§ **Aim**: Only one span of the listing below is wanted: the lines from the one with "drive_key = make_drive_key()" through the one with "bpy.context.view_layer.update()", reproduced exactly, both ends kept.

--- START Available data ---

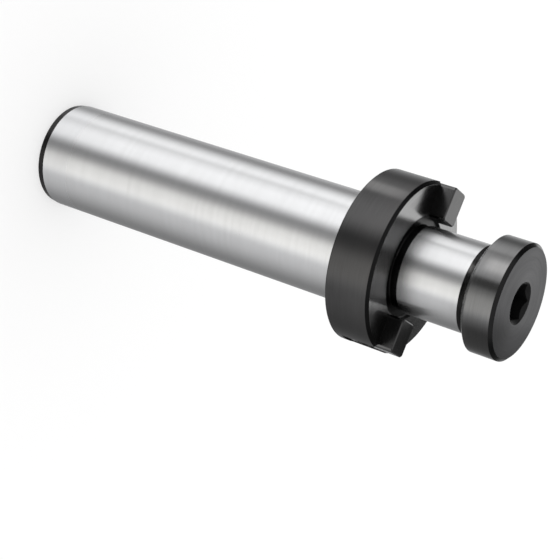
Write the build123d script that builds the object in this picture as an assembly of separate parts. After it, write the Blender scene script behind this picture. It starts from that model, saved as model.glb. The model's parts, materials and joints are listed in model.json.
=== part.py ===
from build123d import *
from math import radians, sqrt, tan
import os

# Face mill arbor on a straight shank, standing on the rear end of the shank.
# Z runs up the axis from the rear end to the lock screw, and the keys lie along X.

# Straight shank
shank_diameter = 32.0
shank_length = 111.2
shank_chamfer_length = 2.1
shank_chamfer_depth = 0.35
shank_root_fillet = 1.0

# Collar that the face mill bears on
collar_diameter = 50.0
collar_width = 13.5
collar_front_chamfer_length = 0.7
collar_front_chamfer_depth = 1.0
collar_rear_chamfer = 0.3

# Pilot that centres the face mill
pilot_diameter = 25.4
pilot_length = 22.6
pilot_lead_length = 2.4
pilot_lead_depth = 1.4

# Grinding relief where the pilot meets the collar
relief_width = 2.4
relief_depth = 0.8
relief_flank = 0.5
relief_fillet = 0.3
neck_length = 1.7
neck_depth = 0.4

# Centre hole in the rear end, with a 60 degree seat
centre_mouth_diameter = 8.5
centre_drill_diameter = 4.0
centre_drill_depth = 9.0
centre_seat_angle = 60.0

# Lock screw and its tapped hole, with the angle in degrees that the screw has come to rest at
lock_thread_diameter = 12.0
lock_screw_length = 26.0
lock_head_diameter = 33.3
lock_head_height = 10.0
lock_head_rear_chamfer_length = 1.4
lock_head_rear_chamfer_depth = 1.9
lock_head_front_chamfer_length = 0.9
lock_head_front_chamfer_depth = 1.0
lock_socket_across_flats = 10.0
lock_socket_depth = 6.0
lock_socket_mouth_margin = 0.35
lock_screw_turn = 21.0
lock_screw_tip_chamfer = 1.2
lock_hole_room = 4.0
lock_hole_mouth_margin = 0.6

# Drive keys in slots across the collar face
key_width = 8.0
key_rise = 4.6
key_pilot_gap = 1.9
key_end_recess = 0.55
key_corner_radius = 1.0
key_edge_chamfer = 0.3
key_slot_clearance = 0.03
slot_web = 2.3
slot_cutter_overrun = 2.0

# Screw that holds each key, put in from the rim of the collar
key_screw_diameter = 3.0
key_screw_engagement = 4.0
key_screw_head_diameter = 5.5
key_screw_head_height = 3.0
key_screw_socket_across_flats = 2.5
key_screw_socket_depth = 1.5
key_screw_head_recess = 0.3
key_screw_head_clearance = 0.25
key_screw_body_clearance = 0.2
key_screw_hole_room = 0.8

thread_clearance = 0.05
drill_point_angle = 118.0

shank_radius = shank_diameter / 2
collar_radius = collar_diameter / 2
pilot_radius = pilot_diameter / 2
collar_rear_z = shank_length
collar_face_z = collar_rear_z + collar_width
pilot_end_z = collar_face_z + pilot_length
lock_face_z = pilot_end_z + lock_head_height

slot_depth = collar_width - slot_web
slot_floor_z = collar_face_z - slot_depth
key_inner_x = pilot_radius + key_pilot_gap
key_outer_x = collar_radius - key_end_recess
key_screw_z = collar_face_z - slot_depth / 2
key_screw_seat_x = key_outer_x - key_screw_head_recess - key_screw_head_height
key_screw_tip_x = key_inner_x - key_screw_engagement


def turned(points):
    """Solid turned about Z from its half section, given as (radius, height) points."""
    outline = Polyline(*[(radius, 0, height) for radius, height in points], close=True)
    return revolve(make_face(outline), Axis.Z)


def drill_point(radius):
    """Depth of the cone that a drill of this radius leaves at the bottom of its hole."""
    return radius / tan(radians(drill_point_angle / 2))


def radial_rod(radius, inner_x, outer_x):
    """Round rod along X at the height of the key screws."""
    rod = Plane.YZ.offset(inner_x) * Circle(radius)
    return Pos(0, 0, key_screw_z) * extrude(rod, outer_x - inner_x)


def hex_prism(across_flats, depth):
    """Upright hexagonal prism from Z = 0, with two of its flats across X."""
    return extrude(RegularPolygon(across_flats / 2, 6, major_radius=False, rotation=30), depth)


def half_turn(shape):
    """The same shape on the other side of the arbor."""
    return Rot(0, 0, 180) * shape


def body_section():
    """Half section of the shank, collar, relief and pilot."""
    groove_floor_z = collar_face_z - relief_depth
    groove_outer = pilot_radius + relief_width
    neck_radius = pilot_radius - neck_depth
    points = [
        (0, 0),
        (shank_radius - shank_chamfer_depth, 0),
        (shank_radius, shank_chamfer_length),
        (shank_radius, collar_rear_z),
        (collar_radius - collar_rear_chamfer, collar_rear_z),
        (collar_radius, collar_rear_z + collar_rear_chamfer),
        (collar_radius, collar_face_z - collar_front_chamfer_length),
        (collar_radius - collar_front_chamfer_depth, collar_face_z),
        (groove_outer, collar_face_z),
        (groove_outer - relief_flank, groove_floor_z),
        (neck_radius, groove_floor_z),
        (neck_radius, collar_face_z + neck_length - neck_depth),
        (pilot_radius, collar_face_z + neck_length),
        (pilot_radius, pilot_end_z - pilot_lead_length),
        (pilot_radius - pilot_lead_depth, pilot_end_z),
        (0, pilot_end_z),
    ]
    outline = Polyline(*[(radius, 0, height) for radius, height in points], close=True)
    section = make_face(outline).face()
    shoulder = Vector(shank_radius, 0, collar_rear_z)
    section = section.fillet_2d(shank_root_fillet, section.vertices().sort_by_distance(shoulder)[:1])
    for radius in (groove_outer - relief_flank, neck_radius):
        corner = Vector(radius, 0, groove_floor_z)
        section = section.fillet_2d(relief_fillet, section.vertices().sort_by_distance(corner)[:1])
    return section


def centre_hole():
    """Drilled and countersunk centre in the rear end of the shank."""
    mouth = centre_mouth_diameter / 2
    drill = centre_drill_diameter / 2
    seat_depth = (mouth - drill) / tan(radians(centre_seat_angle / 2))
    return turned([
        (0, 0),
        (mouth, 0),
        (drill, seat_depth),
        (drill, centre_drill_depth),
        (0, centre_drill_depth + drill_point(drill)),
    ])


def tapped_hole():
    """Hole for the lock screw, down from the end of the pilot."""
    hole = lock_thread_diameter / 2 + thread_clearance
    mouth = hole + lock_hole_mouth_margin
    bottom_z = pilot_end_z - lock_screw_length - lock_hole_room
    return turned([
        (0, pilot_end_z),
        (mouth, pilot_end_z),
        (hole, pilot_end_z - lock_hole_mouth_margin),
        (hole, bottom_z),
        (0, bottom_z - drill_point(hole)),
    ])


def long_plan(inner_x, outer_x, width):
    """Rectangle along X with the rounded corners of the keys."""
    rectangle = RectangleRounded(outer_x - inner_x, width, key_corner_radius)
    return Pos((inner_x + outer_x) / 2, 0) * rectangle


def key_slot():
    """Slot for one key, open at the collar face and at the rim."""
    inner_x = key_inner_x - key_slot_clearance
    outer_x = collar_radius + key_corner_radius + slot_cutter_overrun
    width = key_width + 2 * key_slot_clearance
    plan = long_plan(inner_x, outer_x, width)
    return Pos(0, 0, slot_floor_z) * extrude(plan, slot_depth + slot_cutter_overrun)


def key_screw_hole():
    """Tapped hole in from the end wall of the key slot."""
    radius = key_screw_diameter / 2 + thread_clearance
    return radial_rod(radius, key_screw_tip_x - key_screw_hole_room, key_outer_x)


def make_arbor_body():
    """Shank, collar and pilot, turned and ground in one piece."""
    body = revolve(body_section(), Axis.Z) - centre_hole() - tapped_hole()
    cut = key_slot() + key_screw_hole()
    return body - cut - half_turn(cut)


def make_drive_key():
    """Key block with rounded corners and a counterbore in its outer end."""
    plan = long_plan(key_inner_x, key_outer_x, key_width)
    block = Pos(0, 0, slot_floor_z) * extrude(plan, slot_depth + key_rise)
    ends = block.faces().filter_by(Axis.Z)
    block = chamfer(ends.edges(), key_edge_chamfer)
    shaft = key_screw_diameter / 2 + key_screw_body_clearance
    head = key_screw_head_diameter / 2 + key_screw_head_clearance
    block -= radial_rod(shaft, key_inner_x, key_outer_x)
    return block - radial_rod(head, key_screw_seat_x, key_outer_x)


def make_key_screw():
    """Socket cap screw along X, with its head seated in the key's counterbore."""
    head_outer_x = key_screw_seat_x + key_screw_head_height
    screw = radial_rod(key_screw_diameter / 2, key_screw_tip_x, key_screw_seat_x)
    screw += radial_rod(key_screw_head_diameter / 2, key_screw_seat_x, head_outer_x)
    socket = Rot(0, 90, 0) * hex_prism(key_screw_socket_across_flats, key_screw_socket_depth)
    return screw - Pos(head_outer_x - key_screw_socket_depth, 0, key_screw_z) * socket


def make_lock_screw():
    """Screw with a broad turned head that clamps the face mill on the pilot."""
    head = lock_head_diameter / 2
    thread = lock_thread_diameter / 2
    tip_z = pilot_end_z - lock_screw_length
    screw = turned([
        (0, tip_z),
        (thread - lock_screw_tip_chamfer, tip_z),
        (thread, tip_z + lock_screw_tip_chamfer),
        (thread, pilot_end_z),
        (head - lock_head_rear_chamfer_depth, pilot_end_z),
        (head, pilot_end_z + lock_head_rear_chamfer_length),
        (head, lock_face_z - lock_head_front_chamfer_length),
        (head - lock_head_front_chamfer_depth, lock_face_z),
        (0, lock_face_z),
    ])
    socket_floor_z = lock_face_z - lock_socket_depth
    socket = Rot(0, 0, lock_screw_turn) * hex_prism(lock_socket_across_flats, lock_socket_depth)
    screw -= Pos(0, 0, socket_floor_z) * socket
    mouth = lock_socket_across_flats / sqrt(3) + lock_socket_mouth_margin
    flat = lock_socket_across_flats / 2
    flat_z = lock_face_z - (mouth - flat)
    return screw - turned([(0, lock_face_z), (mouth, lock_face_z), (flat, flat_z), (0, flat_z)])


drive_key = make_drive_key()
key_screw = make_key_screw()
parts = {
    "arbor_body": make_arbor_body(),
    "drive_key_1": drive_key,
    "drive_key_2": half_turn(drive_key),
    "key_screw_1": key_screw,
    "key_screw_2": half_turn(key_screw),
    "lock_screw": make_lock_screw(),
}

os.makedirs("parts", exist_ok=True)
for name, shape in parts.items():
    export_step(shape, f"parts/{name}.step")
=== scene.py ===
import json
import math

import bpy
from mathutils import Matrix, Vector


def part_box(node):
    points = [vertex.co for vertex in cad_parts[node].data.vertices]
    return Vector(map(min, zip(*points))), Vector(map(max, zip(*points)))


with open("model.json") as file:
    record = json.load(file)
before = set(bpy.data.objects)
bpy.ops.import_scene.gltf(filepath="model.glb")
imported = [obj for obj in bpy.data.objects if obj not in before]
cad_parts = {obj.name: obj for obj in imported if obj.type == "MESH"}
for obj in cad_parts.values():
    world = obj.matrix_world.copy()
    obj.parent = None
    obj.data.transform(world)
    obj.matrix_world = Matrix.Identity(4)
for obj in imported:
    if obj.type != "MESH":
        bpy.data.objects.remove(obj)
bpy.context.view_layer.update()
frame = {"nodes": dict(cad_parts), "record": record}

MM = 0.001
MOUNTS = {mount["name"]: mount for mount in frame["record"]["mounts"]}

# Surfaces of the arbor body that set where each finish begins
SHANK = MOUNTS["shank"]
SHANK_RADIUS = SHANK["dims"]["r_mm"] * MM
SHANK_GROUND = SHANK["dims"]["length_mm"] * MM
SHANK_MIDDLE = SHANK["pos_m"][2]
PILOT = MOUNTS["cutter_pilot"]
PILOT_RADIUS = PILOT["dims"]["r_mm"] * MM
PILOT_GROUND = PILOT["dims"]["length_mm"] * MM
PILOT_MIDDLE = PILOT["pos_m"][2]
COLLAR_FACE = MOUNTS["collar_face"]["pos_m"][2]

# Stretch of the shank that holders have gripped, from the rear end up
GRIPPED_END = 11.1 * MM
GRIPPED_FADE = 0.9 * MM

# Relief groove and neck, which are painted dark as shade: outer radius, and reach above and below the
# collar face
RELIEF_RADIUS = 15.2 * MM
RELIEF_REACH = 1.75 * MM

# Lock screw: its front face, the underside of its head, and the mouth of its socket, inside which shade is
# painted
HEAD_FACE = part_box("lock_screw")[1].z
HEAD_REAR = MOUNTS["lock_screw_thread"]["pos_m"][2]
SOCKET_MOUTH = 6.3 * MM

# How far a surface may lie from its own radius or height and still take its finish
SIDE_ROOM = 0.1 * MM
FACE_ROOM = 0.05 * MM
FINISH_BLUR = 0.05 * MM

# Upright share of the normal on the chamfers that face about 50 degrees up or down, which are painted dark
# as shade
CHAMFER_SLOPE = 0.78
CHAMFER_SPREAD = 0.06
CHAMFER_BLUR = 0.05

# Camera, as fitted to the photograph, with its lens and sensor in mm
CAMERA_PLACE = Vector((-51.7, 394.1, 305.9)) * MM
CAMERA_RIGHT = Vector((0.37483, -0.42435, 0.82428))
CAMERA_UP = Vector((0.92365, 0.24749, -0.2926))
CLIP_START = 10 * MM
LENS = 101.06
SENSOR = 36.0
FACING = math.degrees(math.atan2(CAMERA_PLACE.y, CAMERA_PLACE.x))

# Edges are rounded in the shader
EDGE_RADIUS = 0.16 * MM
EDGE_SAMPLES = 6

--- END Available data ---

§ **Task solution**:
drive_key = make_drive_key()
key_screw = make_key_screw()
parts = {
    "arbor_body": make_arbor_body(),
    "drive_key_1": drive_key,
    "drive_key_2": half_turn(drive_key),
    "key_screw_1": key_screw,
    "key_screw_2": half_turn(key_screw),
    "lock_screw": make_lock_screw(),
}

os.makedirs("parts", exist_ok=True)
for name, shape in parts.items():
    export_step(shape, f"parts/{name}.step")
=== scene.py ===
import json
import math

import bpy
from mathutils import Matrix, Vector


def part_box(node):
    points = [vertex.co for vertex in cad_parts[node].data.vertices]
    return Vector(map(min, zip(*points))), Vector(map(max, zip(*points)))


with open("model.json") as file:
    record = json.load(file)
before = set(bpy.data.objects)
bpy.ops.import_scene.gltf(filepath="model.glb")
imported = [obj for obj in bpy.data.objects if obj not in before]
cad_parts = {obj.name: obj for obj in imported if obj.type == "MESH"}
for obj in cad_parts.values():
    world = obj.matrix_world.copy()
    obj.parent = None
    obj.data.transform(world)
    obj.matrix_world = Matrix.Identity(4)
for obj in imported:
    if obj.type != "MESH":
        bpy.data.objects.remove(obj)
bpy.context.view_layer.update()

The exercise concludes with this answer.